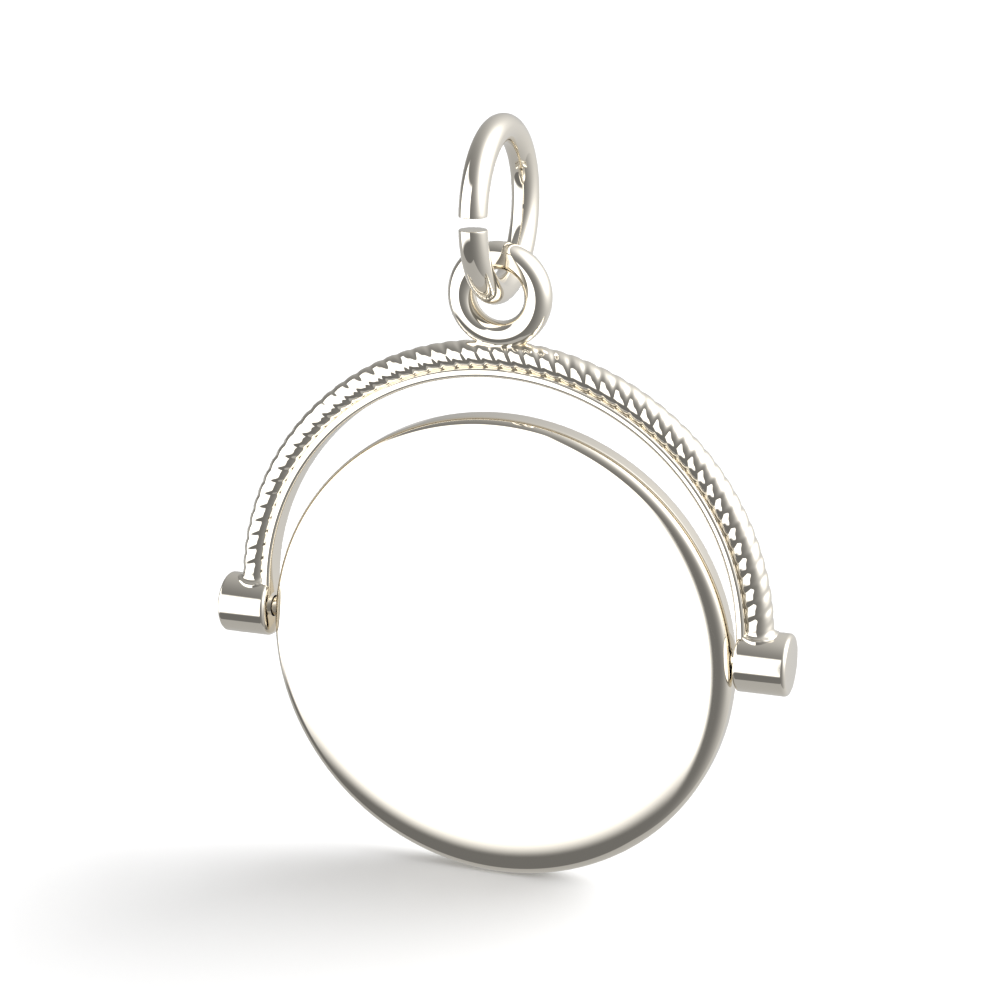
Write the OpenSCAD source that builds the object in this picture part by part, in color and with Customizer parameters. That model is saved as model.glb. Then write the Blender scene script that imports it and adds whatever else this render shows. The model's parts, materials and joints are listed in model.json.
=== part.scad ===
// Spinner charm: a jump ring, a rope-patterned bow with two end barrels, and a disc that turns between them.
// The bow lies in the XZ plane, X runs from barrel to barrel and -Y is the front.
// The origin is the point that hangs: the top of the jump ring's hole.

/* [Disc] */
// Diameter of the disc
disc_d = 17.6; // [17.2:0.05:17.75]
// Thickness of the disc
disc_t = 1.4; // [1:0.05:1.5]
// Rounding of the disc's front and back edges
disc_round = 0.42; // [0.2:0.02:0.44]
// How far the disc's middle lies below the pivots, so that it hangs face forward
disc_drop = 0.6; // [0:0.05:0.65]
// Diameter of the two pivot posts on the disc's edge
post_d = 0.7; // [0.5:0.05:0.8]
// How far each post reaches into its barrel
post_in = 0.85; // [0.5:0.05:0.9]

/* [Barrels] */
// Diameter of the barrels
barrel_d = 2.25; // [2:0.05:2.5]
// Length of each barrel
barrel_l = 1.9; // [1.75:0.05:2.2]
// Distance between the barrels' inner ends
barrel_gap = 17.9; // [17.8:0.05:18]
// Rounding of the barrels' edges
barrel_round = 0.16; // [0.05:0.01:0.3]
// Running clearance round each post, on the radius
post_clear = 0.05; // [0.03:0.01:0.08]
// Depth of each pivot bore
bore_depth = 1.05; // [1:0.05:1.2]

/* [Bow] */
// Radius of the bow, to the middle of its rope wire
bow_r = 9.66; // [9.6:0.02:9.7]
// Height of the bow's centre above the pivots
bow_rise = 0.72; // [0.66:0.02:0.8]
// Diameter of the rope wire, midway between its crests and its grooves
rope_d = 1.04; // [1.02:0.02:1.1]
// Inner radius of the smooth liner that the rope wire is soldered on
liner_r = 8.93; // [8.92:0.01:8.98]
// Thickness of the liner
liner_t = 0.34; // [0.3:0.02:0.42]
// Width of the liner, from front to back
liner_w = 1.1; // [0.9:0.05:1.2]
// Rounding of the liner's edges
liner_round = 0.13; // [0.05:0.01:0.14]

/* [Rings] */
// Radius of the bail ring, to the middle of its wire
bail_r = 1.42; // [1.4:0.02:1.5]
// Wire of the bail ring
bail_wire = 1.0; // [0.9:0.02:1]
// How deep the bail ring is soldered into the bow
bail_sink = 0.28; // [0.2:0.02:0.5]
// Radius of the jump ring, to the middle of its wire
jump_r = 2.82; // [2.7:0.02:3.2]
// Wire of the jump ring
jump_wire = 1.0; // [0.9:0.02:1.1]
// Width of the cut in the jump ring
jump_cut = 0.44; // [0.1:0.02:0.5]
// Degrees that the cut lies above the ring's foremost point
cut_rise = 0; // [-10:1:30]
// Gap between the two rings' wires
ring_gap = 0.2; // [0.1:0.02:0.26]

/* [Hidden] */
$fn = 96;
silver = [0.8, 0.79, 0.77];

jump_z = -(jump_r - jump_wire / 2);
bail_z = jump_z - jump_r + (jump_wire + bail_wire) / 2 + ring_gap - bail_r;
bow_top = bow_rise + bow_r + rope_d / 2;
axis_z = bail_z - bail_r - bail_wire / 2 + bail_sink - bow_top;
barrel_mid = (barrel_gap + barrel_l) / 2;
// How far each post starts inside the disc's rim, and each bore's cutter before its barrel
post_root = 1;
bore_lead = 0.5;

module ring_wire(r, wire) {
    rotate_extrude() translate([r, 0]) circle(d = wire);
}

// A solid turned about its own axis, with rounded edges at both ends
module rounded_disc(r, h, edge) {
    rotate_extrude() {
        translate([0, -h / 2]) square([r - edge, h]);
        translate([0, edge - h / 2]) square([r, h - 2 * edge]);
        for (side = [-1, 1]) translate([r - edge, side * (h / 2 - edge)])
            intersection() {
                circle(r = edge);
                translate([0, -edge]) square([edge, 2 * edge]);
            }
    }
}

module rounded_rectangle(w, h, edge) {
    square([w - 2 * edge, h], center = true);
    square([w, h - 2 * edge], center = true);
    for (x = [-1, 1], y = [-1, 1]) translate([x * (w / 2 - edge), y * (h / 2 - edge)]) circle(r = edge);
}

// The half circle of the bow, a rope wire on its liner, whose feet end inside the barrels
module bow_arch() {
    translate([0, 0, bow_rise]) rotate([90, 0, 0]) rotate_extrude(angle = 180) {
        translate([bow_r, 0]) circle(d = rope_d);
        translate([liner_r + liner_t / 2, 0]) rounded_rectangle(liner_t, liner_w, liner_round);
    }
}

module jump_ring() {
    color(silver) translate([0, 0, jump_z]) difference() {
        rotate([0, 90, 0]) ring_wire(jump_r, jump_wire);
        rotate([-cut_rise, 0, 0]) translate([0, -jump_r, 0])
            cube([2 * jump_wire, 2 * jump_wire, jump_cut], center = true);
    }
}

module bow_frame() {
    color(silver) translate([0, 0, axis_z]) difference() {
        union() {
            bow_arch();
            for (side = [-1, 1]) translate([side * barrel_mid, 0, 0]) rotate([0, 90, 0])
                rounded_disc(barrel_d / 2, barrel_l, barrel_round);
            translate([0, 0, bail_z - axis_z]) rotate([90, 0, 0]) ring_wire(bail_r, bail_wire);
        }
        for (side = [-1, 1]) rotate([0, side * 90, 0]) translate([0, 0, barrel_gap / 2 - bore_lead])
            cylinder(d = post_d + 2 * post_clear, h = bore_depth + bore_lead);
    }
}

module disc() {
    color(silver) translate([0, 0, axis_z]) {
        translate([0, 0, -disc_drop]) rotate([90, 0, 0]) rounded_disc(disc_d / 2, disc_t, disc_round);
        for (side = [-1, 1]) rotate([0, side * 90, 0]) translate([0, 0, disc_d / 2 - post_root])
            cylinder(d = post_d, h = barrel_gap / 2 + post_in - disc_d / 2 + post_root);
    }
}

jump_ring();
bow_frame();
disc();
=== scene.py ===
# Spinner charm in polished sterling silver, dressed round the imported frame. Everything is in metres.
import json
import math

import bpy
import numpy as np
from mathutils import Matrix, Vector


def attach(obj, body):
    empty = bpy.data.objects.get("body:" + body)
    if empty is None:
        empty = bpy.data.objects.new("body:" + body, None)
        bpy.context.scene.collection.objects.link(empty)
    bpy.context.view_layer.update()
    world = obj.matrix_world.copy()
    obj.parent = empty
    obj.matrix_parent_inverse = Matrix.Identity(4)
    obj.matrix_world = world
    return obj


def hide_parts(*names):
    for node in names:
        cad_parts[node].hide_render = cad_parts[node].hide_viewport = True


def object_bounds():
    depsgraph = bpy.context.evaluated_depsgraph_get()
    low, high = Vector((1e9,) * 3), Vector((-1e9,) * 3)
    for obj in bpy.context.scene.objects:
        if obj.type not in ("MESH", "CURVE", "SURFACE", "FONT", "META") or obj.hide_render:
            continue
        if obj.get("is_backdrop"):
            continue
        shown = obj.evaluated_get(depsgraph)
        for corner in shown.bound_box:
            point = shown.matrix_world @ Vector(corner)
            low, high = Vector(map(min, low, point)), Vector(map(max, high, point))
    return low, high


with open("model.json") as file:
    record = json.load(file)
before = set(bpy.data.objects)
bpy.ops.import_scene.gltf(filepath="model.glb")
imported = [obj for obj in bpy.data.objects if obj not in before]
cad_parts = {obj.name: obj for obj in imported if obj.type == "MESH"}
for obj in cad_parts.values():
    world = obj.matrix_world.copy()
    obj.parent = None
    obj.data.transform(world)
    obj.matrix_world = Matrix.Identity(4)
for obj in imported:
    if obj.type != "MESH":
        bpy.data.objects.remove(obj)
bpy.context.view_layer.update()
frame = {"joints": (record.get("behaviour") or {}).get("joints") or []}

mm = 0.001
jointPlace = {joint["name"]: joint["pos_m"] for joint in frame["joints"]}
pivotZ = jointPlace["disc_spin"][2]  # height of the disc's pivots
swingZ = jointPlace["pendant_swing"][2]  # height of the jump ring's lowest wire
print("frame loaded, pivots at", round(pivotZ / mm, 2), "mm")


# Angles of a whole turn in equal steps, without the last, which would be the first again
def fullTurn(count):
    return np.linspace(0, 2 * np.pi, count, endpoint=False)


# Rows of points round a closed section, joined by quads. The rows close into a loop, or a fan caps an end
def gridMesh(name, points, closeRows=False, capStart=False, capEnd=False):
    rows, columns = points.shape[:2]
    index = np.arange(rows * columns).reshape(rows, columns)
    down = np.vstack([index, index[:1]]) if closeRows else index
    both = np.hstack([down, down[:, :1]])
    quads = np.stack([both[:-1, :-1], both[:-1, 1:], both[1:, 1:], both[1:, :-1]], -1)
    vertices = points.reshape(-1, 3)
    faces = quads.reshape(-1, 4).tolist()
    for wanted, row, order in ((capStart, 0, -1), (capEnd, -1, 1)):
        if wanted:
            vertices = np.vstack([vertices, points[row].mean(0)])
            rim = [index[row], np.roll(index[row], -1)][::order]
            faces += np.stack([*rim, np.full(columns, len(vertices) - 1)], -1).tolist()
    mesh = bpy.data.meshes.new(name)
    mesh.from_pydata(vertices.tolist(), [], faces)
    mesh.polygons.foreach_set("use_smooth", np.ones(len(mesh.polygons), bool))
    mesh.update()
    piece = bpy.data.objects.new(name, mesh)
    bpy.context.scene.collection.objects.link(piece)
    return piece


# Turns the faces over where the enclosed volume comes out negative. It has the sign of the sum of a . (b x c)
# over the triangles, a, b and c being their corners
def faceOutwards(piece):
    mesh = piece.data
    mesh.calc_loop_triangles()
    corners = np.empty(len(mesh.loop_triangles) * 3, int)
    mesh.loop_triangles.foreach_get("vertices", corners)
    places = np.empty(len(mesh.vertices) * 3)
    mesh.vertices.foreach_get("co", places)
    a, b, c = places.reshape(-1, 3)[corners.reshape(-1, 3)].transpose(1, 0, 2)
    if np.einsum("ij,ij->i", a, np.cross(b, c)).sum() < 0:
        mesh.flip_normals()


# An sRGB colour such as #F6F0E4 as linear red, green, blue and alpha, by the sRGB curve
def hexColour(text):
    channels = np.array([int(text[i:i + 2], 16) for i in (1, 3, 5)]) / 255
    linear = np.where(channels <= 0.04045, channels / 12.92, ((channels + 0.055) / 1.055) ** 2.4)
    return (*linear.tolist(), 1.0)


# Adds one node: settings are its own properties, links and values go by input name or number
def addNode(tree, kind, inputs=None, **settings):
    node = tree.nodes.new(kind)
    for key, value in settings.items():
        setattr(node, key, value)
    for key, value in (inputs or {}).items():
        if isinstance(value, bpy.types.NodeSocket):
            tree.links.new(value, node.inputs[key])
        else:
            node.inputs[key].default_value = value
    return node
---
=== Stated goal ===
Return exactly the lines from the line that has "translate([0, 0, -disc_drop])" to the line that has "if empty is", both of them included.

=== Solution for this task ===
        translate([0, 0, -disc_drop]) rotate([90, 0, 0]) rounded_disc(disc_d / 2, disc_t, disc_round);
        for (side = [-1, 1]) rotate([0, side * 90, 0]) translate([0, 0, disc_d / 2 - post_root])
            cylinder(d = post_d, h = barrel_gap / 2 + post_in - disc_d / 2 + post_root);
    }
}

jump_ring();
bow_frame();
disc();
=== scene.py ===
# Spinner charm in polished sterling silver, dressed round the imported frame. Everything is in metres.
import json
import math

import bpy
import numpy as np
from mathutils import Matrix, Vector


def attach(obj, body):
    empty = bpy.data.objects.get("body:" + body)
    if empty is None:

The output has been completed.